Conocer al cliente
no es un ejercicio teórico basado en hipótesis más o menos factibles. Tampoco
lo es valorarlo en base a las cifras del sell out facilitado por cada punto de
venta de los productos que consume. De ser así lo más probable es que el resultado de la
innovación no vaya más allá de una mejora más o menos continua de prestaciones básicas,
que son precisamente las esperadas por el cliente como algo de serie y que sin
estar presente en el producto o servicio produciría un impacto de
insatisfacción.
Teóricos como N. Kano
argumentan que son los factores de entusiasmo, es decir aquellas características
del producto que generan sorpresa o emoción o sensación de empatía en el cliente,
los que harán que un individuo perciba el producto o servicio como diferente al
resto de oferta de la competencia.
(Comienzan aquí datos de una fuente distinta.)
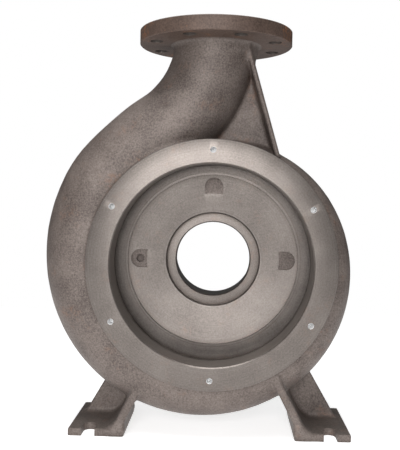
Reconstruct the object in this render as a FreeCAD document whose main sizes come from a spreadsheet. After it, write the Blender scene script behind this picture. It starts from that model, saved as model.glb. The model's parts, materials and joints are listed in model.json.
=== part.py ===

Es por tanto razonable establecer que la
innovación es una de las mejores herramientas para estimular la ideación de
nuevas características en un producto, generando en el cliente la percepción de
entusiasmo y haciéndolo con ello un producto o servicio mejor y más competitivo.
Uno de los aspectos
más notables en los que actualmente se incide, dentro de las nuevas
metodologías de innovación basadas en el “market pull”, tiene que ver con la
necesidad de aproximar el diseño de los productos al cliente final de los
mismos. En una suerte de mapas de empatía o viajes de consumidor se trabaja
para tener más presente los deseos/necesidades/miedos/proyecciones del usuario.
Pero este aspecto
anticipatorio, del tipo de métodos de innovación que pretenden articular
fórmulas de creatividad incluyendo la visión del cliente, en el mejor de los
casos es realizado por las empresas de una manera muy sesgada y poco
sistematizada, sin recalar más allá de los resultados de rotación del producto,
que es el parámetro que hace decidir, como es lógico por otra parte, si
finalmente continúa o no en el mercado.
Así pues como
objetivo estratégico, conocer al cliente debe ir más allá de quién y cuánto
compra, conocer al cliente debería entenderse como una relación en la que es
conveniente conocer detalles contextuales: dónde se encuentra ese cliente, cuál
fue su primera experiencia con el producto, si comparte el conocimiento del
producto con otros individuos, quiénes son las personas de su entorno que
pueden influenciar sus acciones, a quién acude o considera recomendadores, qué
grado de capacidad de tomar decisiones de compra tiene, etc. Pero también
aspectos emocionales: qué espera del producto, qué echa de menos, cómo piensa y
lo siente…
No obstante,
conocer al cliente no tiene valor por sí mismo si en ese esfuerzo, concebido
por las empresas como excesivamente costoso al contratar estudios más o menos
puntuales, no es empleado como punto de partida de un ejercicio de innovación bien
enfocado. Quizás al pensar que el estudio más o menos profuso del cliente es un
fin en sí mismo, en lugar de un medio para formular una innovación que ayude a
mejorar la competitividad de los productos o servicios en el mercado, es donde
reside la ineficiencia de dicho esfuerzo.
La innovación
requiere de un proceso iterativo en el que hablar de tú a tú con quien va a ser
el usuario final del mismo. Pues en ese diálogo imposible entre millones de
potenciales clientes, los nuevos métodos han sido concebidos para que sea
viable y sobre todo sostenible hacerlo optimizando al máximo los esfuerzos y
aunando esa información clave con fórmulas que dan lugar a la creatividad.